Set down all of the data exactly as it appears.

───── DATA LINES

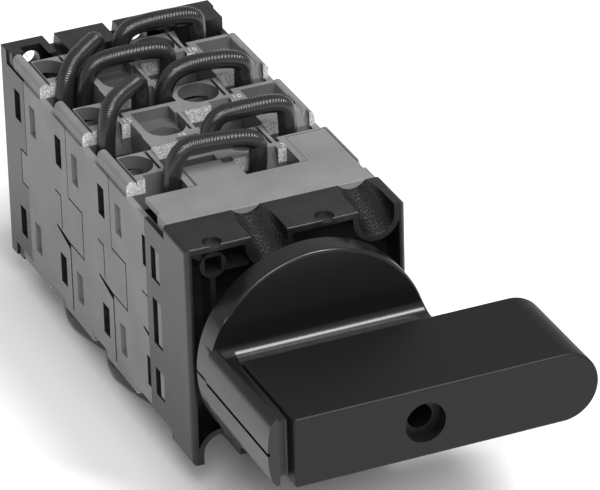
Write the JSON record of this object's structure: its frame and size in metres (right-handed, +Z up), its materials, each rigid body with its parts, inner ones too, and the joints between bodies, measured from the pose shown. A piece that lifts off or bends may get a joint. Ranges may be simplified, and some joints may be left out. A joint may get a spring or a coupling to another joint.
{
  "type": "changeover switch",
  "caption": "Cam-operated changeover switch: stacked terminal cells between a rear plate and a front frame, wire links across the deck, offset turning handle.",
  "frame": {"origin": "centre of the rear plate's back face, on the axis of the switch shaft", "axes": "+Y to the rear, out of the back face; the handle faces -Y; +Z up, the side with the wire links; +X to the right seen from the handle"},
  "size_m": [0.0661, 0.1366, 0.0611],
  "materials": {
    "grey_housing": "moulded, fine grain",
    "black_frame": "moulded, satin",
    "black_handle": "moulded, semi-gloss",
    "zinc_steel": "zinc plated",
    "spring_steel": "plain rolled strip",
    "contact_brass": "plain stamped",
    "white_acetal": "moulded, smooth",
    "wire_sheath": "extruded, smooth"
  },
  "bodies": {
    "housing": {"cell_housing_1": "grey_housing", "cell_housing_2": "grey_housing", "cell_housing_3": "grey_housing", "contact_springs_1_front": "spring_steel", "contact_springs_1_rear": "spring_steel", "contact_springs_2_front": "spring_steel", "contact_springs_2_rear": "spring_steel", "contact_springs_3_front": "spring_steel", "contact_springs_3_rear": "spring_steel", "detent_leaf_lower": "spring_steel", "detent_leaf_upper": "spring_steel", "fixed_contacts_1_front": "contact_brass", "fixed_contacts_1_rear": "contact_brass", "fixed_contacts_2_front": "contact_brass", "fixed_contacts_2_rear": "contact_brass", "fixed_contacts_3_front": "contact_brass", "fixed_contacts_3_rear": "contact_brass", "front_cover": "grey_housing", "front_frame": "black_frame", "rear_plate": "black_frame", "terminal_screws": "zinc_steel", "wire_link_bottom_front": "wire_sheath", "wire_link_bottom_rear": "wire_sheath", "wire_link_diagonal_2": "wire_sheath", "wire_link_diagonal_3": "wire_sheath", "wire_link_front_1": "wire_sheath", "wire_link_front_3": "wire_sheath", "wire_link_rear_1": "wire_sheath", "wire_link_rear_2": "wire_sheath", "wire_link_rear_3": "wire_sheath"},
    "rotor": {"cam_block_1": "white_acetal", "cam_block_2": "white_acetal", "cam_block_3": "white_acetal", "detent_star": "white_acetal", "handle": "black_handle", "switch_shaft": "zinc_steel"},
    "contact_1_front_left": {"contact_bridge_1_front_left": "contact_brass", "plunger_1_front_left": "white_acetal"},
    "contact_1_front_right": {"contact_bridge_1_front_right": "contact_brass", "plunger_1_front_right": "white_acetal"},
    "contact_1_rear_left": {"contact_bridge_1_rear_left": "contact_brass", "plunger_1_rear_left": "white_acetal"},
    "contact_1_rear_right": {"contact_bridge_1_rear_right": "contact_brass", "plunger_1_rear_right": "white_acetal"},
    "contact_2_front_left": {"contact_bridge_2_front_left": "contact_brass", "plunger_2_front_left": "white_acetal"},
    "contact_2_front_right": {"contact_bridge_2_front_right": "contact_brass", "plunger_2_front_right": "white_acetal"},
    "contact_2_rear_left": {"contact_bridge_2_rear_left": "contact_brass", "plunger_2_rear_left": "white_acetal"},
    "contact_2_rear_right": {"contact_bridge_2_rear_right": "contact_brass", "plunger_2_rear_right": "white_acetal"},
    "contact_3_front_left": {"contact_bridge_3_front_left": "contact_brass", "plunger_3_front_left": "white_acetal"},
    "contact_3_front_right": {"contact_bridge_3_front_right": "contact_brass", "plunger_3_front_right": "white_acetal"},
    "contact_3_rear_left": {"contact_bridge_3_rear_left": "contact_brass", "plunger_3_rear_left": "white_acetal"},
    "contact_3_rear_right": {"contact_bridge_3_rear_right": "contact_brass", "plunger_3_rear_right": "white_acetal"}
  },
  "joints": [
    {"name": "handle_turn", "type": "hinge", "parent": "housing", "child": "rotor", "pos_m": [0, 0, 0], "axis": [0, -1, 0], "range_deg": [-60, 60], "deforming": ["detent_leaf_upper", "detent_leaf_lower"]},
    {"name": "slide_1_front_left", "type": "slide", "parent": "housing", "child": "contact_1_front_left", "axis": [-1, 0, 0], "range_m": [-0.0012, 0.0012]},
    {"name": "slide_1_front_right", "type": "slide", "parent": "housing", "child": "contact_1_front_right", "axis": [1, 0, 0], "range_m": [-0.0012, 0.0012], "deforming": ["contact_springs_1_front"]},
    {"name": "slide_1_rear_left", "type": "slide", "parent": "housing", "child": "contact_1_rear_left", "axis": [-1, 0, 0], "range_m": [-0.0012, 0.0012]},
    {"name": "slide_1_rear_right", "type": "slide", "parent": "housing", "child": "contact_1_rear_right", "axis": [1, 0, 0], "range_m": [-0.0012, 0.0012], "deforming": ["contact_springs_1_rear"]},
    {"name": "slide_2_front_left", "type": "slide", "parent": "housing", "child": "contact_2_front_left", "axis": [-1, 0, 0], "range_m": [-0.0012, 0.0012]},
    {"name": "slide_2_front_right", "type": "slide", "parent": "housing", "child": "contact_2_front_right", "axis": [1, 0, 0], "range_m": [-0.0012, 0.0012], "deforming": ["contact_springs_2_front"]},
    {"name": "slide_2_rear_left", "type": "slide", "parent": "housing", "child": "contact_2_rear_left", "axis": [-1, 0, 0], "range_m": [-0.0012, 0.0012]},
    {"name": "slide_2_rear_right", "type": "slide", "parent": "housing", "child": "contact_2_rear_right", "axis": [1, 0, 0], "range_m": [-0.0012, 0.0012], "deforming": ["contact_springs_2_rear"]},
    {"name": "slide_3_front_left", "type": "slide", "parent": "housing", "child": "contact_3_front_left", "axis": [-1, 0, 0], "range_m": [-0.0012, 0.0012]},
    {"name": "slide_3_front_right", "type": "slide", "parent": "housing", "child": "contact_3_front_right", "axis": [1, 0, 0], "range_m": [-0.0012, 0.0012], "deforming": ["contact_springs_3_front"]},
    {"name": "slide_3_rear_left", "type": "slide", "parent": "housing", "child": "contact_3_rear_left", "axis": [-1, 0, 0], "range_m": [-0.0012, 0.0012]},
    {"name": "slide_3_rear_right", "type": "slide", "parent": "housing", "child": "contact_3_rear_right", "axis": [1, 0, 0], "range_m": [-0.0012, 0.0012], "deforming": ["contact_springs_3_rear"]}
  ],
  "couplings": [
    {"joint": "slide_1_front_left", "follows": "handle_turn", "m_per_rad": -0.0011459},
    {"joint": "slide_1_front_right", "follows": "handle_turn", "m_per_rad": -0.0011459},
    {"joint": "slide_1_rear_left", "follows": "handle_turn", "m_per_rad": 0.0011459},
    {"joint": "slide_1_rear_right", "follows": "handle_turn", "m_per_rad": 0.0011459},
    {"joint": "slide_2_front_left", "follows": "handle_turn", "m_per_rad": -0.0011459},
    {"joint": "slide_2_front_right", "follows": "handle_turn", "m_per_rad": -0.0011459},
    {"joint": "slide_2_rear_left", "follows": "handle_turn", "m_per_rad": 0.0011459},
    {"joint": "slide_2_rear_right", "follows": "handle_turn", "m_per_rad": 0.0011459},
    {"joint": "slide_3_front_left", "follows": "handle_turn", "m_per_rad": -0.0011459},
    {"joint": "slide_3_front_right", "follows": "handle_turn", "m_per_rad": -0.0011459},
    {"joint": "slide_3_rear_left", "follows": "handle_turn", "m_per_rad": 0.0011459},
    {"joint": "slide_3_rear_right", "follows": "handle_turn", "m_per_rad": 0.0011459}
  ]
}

──────────

→ WORKED ANSWER
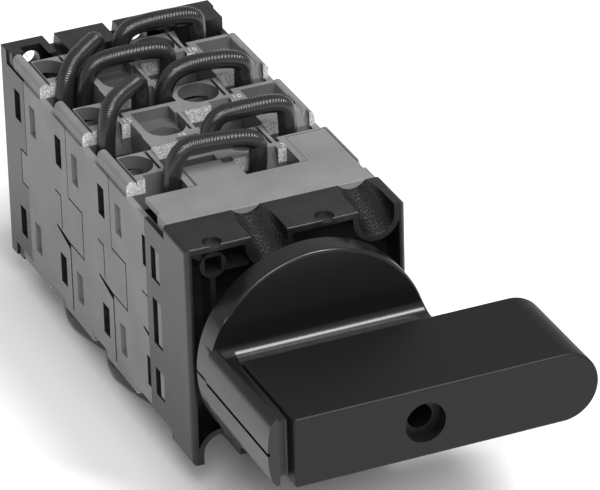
Write the JSON record of this object's structure: its frame and size in metres (right-handed, +Z up), its materials, each rigid body with its parts, inner ones too, and the joints between bodies, measured from the pose shown. A piece that lifts off or bends may get a joint. Ranges may be simplified, and some joints may be left out. A joint may get a spring or a coupling to another joint.
{
  "type": "changeover switch",
  "caption": "Cam-operated changeover switch: stacked terminal cells between a rear plate and a front frame, wire links across the deck, offset turning handle.",
  "frame": {"origin": "centre of the rear plate's back face, on the axis of the switch shaft", "axes": "+Y to the rear, out of the back face; the handle faces -Y; +Z up, the side with the wire links; +X to the right seen from the handle"},
  "size_m": [0.0661, 0.1366, 0.0611],
  "materials": {
    "grey_housing": "moulded, fine grain",
    "black_frame": "moulded, satin",
    "black_handle": "moulded, semi-gloss",
    "zinc_steel": "zinc plated",
    "spring_steel": "plain rolled strip",
    "contact_brass": "plain stamped",
    "white_acetal": "moulded, smooth",
    "wire_sheath": "extruded, smooth"
  },
  "bodies": {
    "housing": {"cell_housing_1": "grey_housing", "cell_housing_2": "grey_housing", "cell_housing_3": "grey_housing", "contact_springs_1_front": "spring_steel", "contact_springs_1_rear": "spring_steel", "contact_springs_2_front": "spring_steel", "contact_springs_2_rear": "spring_steel", "contact_springs_3_front": "spring_steel", "contact_springs_3_rear": "spring_steel", "detent_leaf_lower": "spring_steel", "detent_leaf_upper": "spring_steel", "fixed_contacts_1_front": "contact_brass", "fixed_contacts_1_rear": "contact_brass", "fixed_contacts_2_front": "contact_brass", "fixed_contacts_2_rear": "contact_brass", "fixed_contacts_3_front": "contact_brass", "fixed_contacts_3_rear": "contact_brass", "front_cover": "grey_housing", "front_frame": "black_frame", "rear_plate": "black_frame", "terminal_screws": "zinc_steel", "wire_link_bottom_front": "wire_sheath", "wire_link_bottom_rear": "wire_sheath", "wire_link_diagonal_2": "wire_sheath", "wire_link_diagonal_3": "wire_sheath", "wire_link_front_1": "wire_sheath", "wire_link_front_3": "wire_sheath", "wire_link_rear_1": "wire_sheath", "wire_link_rear_2": "wire_sheath", "wire_link_rear_3": "wire_sheath"},
    "rotor": {"cam_block_1": "white_acetal", "cam_block_2": "white_acetal", "cam_block_3": "white_acetal", "detent_star": "white_acetal", "handle": "black_handle", "switch_shaft": "zinc_steel"},
    "contact_1_front_left": {"contact_bridge_1_front_left": "contact_brass", "plunger_1_front_left": "white_acetal"},
    "contact_1_front_right": {"contact_bridge_1_front_right": "contact_brass", "plunger_1_front_right": "white_acetal"},
    "contact_1_rear_left": {"contact_bridge_1_rear_left": "contact_brass", "plunger_1_rear_left": "white_acetal"},
    "contact_1_rear_right": {"contact_bridge_1_rear_right": "contact_brass", "plunger_1_rear_right": "white_acetal"},
    "contact_2_front_left": {"contact_bridge_2_front_left": "contact_brass", "plunger_2_front_left": "white_acetal"},
    "contact_2_front_right": {"contact_bridge_2_front_right": "contact_brass", "plunger_2_front_right": "white_acetal"},
    "contact_2_rear_left": {"contact_bridge_2_rear_left": "contact_brass", "plunger_2_rear_left": "white_acetal"},
    "contact_2_rear_right": {"contact_bridge_2_rear_right": "contact_brass", "plunger_2_rear_right": "white_acetal"},
    "contact_3_front_left": {"contact_bridge_3_front_left": "contact_brass", "plunger_3_front_left": "white_acetal"},
    "contact_3_front_right": {"contact_bridge_3_front_right": "contact_brass", "plunger_3_front_right": "white_acetal"},
    "contact_3_rear_left": {"contact_bridge_3_rear_left": "contact_brass", "plunger_3_rear_left": "white_acetal"},
    "contact_3_rear_right": {"contact_bridge_3_rear_right": "contact_brass", "plunger_3_rear_right": "white_acetal"}
  },
  "joints": [
    {"name": "handle_turn", "type": "hinge", "parent": "housing", "child": "rotor", "pos_m": [0, 0, 0], "axis": [0, -1, 0], "range_deg": [-60, 60], "deforming": ["detent_leaf_upper", "detent_leaf_lower"]},
    {"name": "slide_1_front_left", "type": "slide", "parent": "housing", "child": "contact_1_front_left", "axis": [-1, 0, 0], "range_m": [-0.0012, 0.0012]},
    {"name": "slide_1_front_right", "type": "slide", "parent": "housing", "child": "contact_1_front_right", "axis": [1, 0, 0], "range_m": [-0.0012, 0.0012], "deforming": ["contact_springs_1_front"]},
    {"name": "slide_1_rear_left", "type": "slide", "parent": "housing", "child": "contact_1_rear_left", "axis": [-1, 0, 0], "range_m": [-0.0012, 0.0012]},
    {"name": "slide_1_rear_right", "type": "slide", "parent": "housing", "child": "contact_1_rear_right", "axis": [1, 0, 0], "range_m": [-0.0012, 0.0012], "deforming": ["contact_springs_1_rear"]},
    {"name": "slide_2_front_left", "type": "slide", "parent": "housing", "child": "contact_2_front_left", "axis": [-1, 0, 0], "range_m": [-0.0012, 0.0012]},
    {"name": "slide_2_front_right", "type": "slide", "parent": "housing", "child": "contact_2_front_right", "axis": [1, 0, 0], "range_m": [-0.0012, 0.0012], "deforming": ["contact_springs_2_front"]},
    {"name": "slide_2_rear_left", "type": "slide", "parent": "housing", "child": "contact_2_rear_left", "axis": [-1, 0, 0], "range_m": [-0.0012, 0.0012]},
    {"name": "slide_2_rear_right", "type": "slide", "parent": "housing", "child": "contact_2_rear_right", "axis": [1, 0, 0], "range_m": [-0.0012, 0.0012], "deforming": ["contact_springs_2_rear"]},
    {"name": "slide_3_front_left", "type": "slide", "parent": "housing", "child": "contact_3_front_left", "axis": [-1, 0, 0], "range_m": [-0.0012, 0.0012]},
    {"name": "slide_3_front_right", "type": "slide", "parent": "housing", "child": "contact_3_front_right", "axis": [1, 0, 0], "range_m": [-0.0012, 0.0012], "deforming": ["contact_springs_3_front"]},
    {"name": "slide_3_rear_left", "type": "slide", "parent": "housing", "child": "contact_3_rear_left", "axis": [-1, 0, 0], "range_m": [-0.0012, 0.0012]},
    {"name": "slide_3_rear_right", "type": "slide", "parent": "housing", "child": "contact_3_rear_right", "axis": [1, 0, 0], "range_m": [-0.0012, 0.0012], "deforming": ["contact_springs_3_rear"]}
  ],
  "couplings": [
    {"joint": "slide_1_front_left", "follows": "handle_turn", "m_per_rad": -0.0011459},
    {"joint": "slide_1_front_right", "follows": "handle_turn", "m_per_rad": -0.0011459},
    {"joint": "slide_1_rear_left", "follows": "handle_turn", "m_per_rad": 0.0011459},
    {"joint": "slide_1_rear_right", "follows": "handle_turn", "m_per_rad": 0.0011459},
    {"joint": "slide_2_front_left", "follows": "handle_turn", "m_per_rad": -0.0011459},
    {"joint": "slide_2_front_right", "follows": "handle_turn", "m_per_rad": -0.0011459},
    {"joint": "slide_2_rear_left", "follows": "handle_turn", "m_per_rad": 0.0011459},
    {"joint": "slide_2_rear_right", "follows": "handle_turn", "m_per_rad": 0.0011459},
    {"joint": "slide_3_front_left", "follows": "handle_turn", "m_per_rad": -0.0011459},
    {"joint": "slide_3_front_right", "follows": "handle_turn", "m_per_rad": -0.0011459},
    {"joint": "slide_3_rear_left", "follows": "handle_turn", "m_per_rad": 0.0011459},
    {"joint": "slide_3_rear_right", "follows": "handle_turn", "m_per_rad": 0.0011459}
  ]
}